>> BEGIN Information supplied

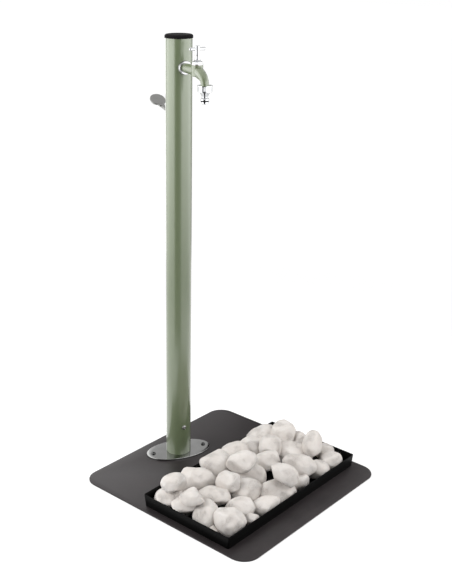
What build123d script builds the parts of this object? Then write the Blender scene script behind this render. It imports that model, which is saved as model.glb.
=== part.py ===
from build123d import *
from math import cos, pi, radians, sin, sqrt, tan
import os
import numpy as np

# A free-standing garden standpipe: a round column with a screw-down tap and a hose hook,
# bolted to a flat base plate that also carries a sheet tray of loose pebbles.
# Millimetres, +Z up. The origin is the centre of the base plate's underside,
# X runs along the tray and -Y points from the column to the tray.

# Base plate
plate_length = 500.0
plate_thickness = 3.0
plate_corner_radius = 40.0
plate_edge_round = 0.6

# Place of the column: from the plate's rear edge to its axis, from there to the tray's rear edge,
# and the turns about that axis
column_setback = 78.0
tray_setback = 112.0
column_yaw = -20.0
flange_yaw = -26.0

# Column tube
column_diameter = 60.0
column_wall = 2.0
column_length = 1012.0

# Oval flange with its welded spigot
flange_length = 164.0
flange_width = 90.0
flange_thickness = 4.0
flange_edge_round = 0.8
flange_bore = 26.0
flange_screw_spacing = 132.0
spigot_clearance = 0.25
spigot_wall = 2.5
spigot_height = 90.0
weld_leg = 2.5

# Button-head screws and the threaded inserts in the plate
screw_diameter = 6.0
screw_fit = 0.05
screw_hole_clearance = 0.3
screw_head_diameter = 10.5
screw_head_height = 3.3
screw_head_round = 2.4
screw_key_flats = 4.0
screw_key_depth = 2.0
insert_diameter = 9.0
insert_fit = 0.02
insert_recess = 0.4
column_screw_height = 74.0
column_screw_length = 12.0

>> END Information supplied

What is expected.
Write out every line exactly as it stands.

Task solution.
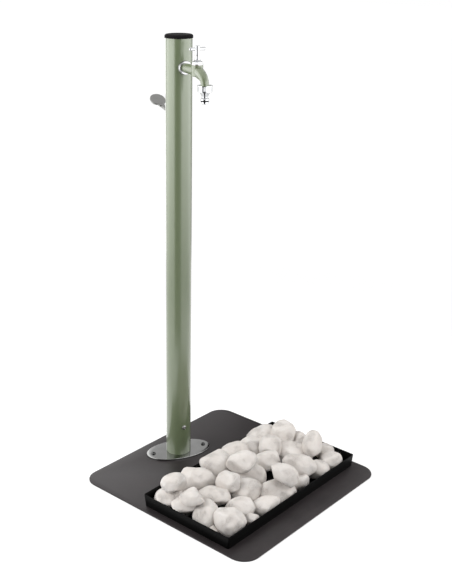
What build123d script builds the parts of this object? Then write the Blender scene script behind this render. It imports that model, which is saved as model.glb.
=== part.py ===
from build123d import *
from math import cos, pi, radians, sin, sqrt, tan
import os
import numpy as np

# A free-standing garden standpipe: a round column with a screw-down tap and a hose hook,
# bolted to a flat base plate that also carries a sheet tray of loose pebbles.
# Millimetres, +Z up. The origin is the centre of the base plate's underside,
# X runs along the tray and -Y points from the column to the tray.

# Base plate
plate_length = 500.0
plate_thickness = 3.0
plate_corner_radius = 40.0
plate_edge_round = 0.6

# Place of the column: from the plate's rear edge to its axis, from there to the tray's rear edge,
# and the turns about that axis
column_setback = 78.0
tray_setback = 112.0
column_yaw = -20.0
flange_yaw = -26.0

# Column tube
column_diameter = 60.0
column_wall = 2.0
column_length = 1012.0

# Oval flange with its welded spigot
flange_length = 164.0
flange_width = 90.0
flange_thickness = 4.0
flange_edge_round = 0.8
flange_bore = 26.0
flange_screw_spacing = 132.0
spigot_clearance = 0.25
spigot_wall = 2.5
spigot_height = 90.0
weld_leg = 2.5

# Button-head screws and the threaded inserts in the plate
screw_diameter = 6.0
screw_fit = 0.05
screw_hole_clearance = 0.3
screw_head_diameter = 10.5
screw_head_height = 3.3
screw_head_round = 2.4
screw_key_flats = 4.0
screw_key_depth = 2.0
insert_diameter = 9.0
insert_fit = 0.02
insert_recess = 0.4
column_screw_height = 74.0
column_screw_length = 12.0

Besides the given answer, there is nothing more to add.